In response to questions from RFA, the IEA listed the alternatives to Line D supplies, but it declined to say which would be likeliest to meet China's goals.

"Although the development of a fourth Central Asia-China pipeline is assumed as the baseline assumption, some delays could occur," a press official said.

"This could be partly balanced by additional LNG imports and/or faster ramping up of capacity from Russia's Power of Siberia, and could also be balanced by consumption adjustment," the official said.
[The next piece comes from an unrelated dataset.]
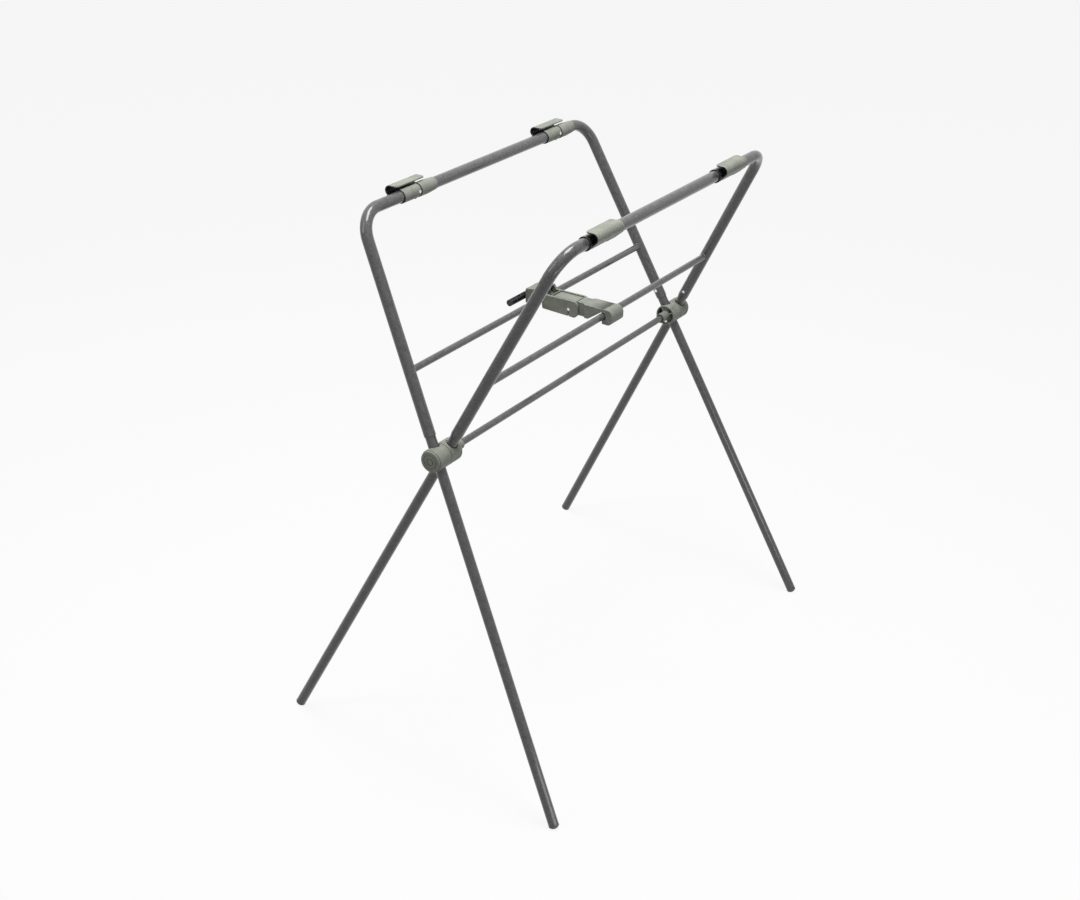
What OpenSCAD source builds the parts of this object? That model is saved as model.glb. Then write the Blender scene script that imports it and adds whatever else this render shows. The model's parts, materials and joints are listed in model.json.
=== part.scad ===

Russia's Gazprom has been eager to fill the gap that may be left by Line D problems. But the Power of Siberia project is not expected to reach its peak flow level of 38 bcm per year until 2024, based on production schedules for its two main gas fields in East Siberia, reported by Interfax last month.

Sensing an opportunity

Gazprom is set to start filling the pipeline from the Chayanda field in August, but production will rise to only 19 bcm in 2022 from 6.9 bcm next year. The Kovykta field is expected to come on stream in 2023 with production of 5 bcm and 15 bcm in 2024.

Sensing the opportunity, Gazprom CEO Alexei Miller said on June 9 that the company has been in discussions with China about increasing Power of Siberia volumes by another 6 bcm per year, according to another Interfax report.

Miller did not say where the extra gas would come from, but Gazprom has been under pressure for years from rival Rosneft, which wants to break Gazprom's export monopoly over pipeline gas.

"We are bound by legislation that defines Gazprom as the sole supplier of export gas," said Igor Sechin, CEO of the state-owned oil giant, earlier this month. "But we think that our resource base can help Gazprom to fill the gas pipeline."

"We are ready to support Gazprom in all areas," Sechin said.

Gazprom may have complicated the calculations over the Line D deficit by negotiating a deal in April to restart gas imports from Turkmenistan after a lapse of three years.

The agreement has been seen as giving Turkmenistan needed cash, but it may also reduce volumes that could otherwise supply China.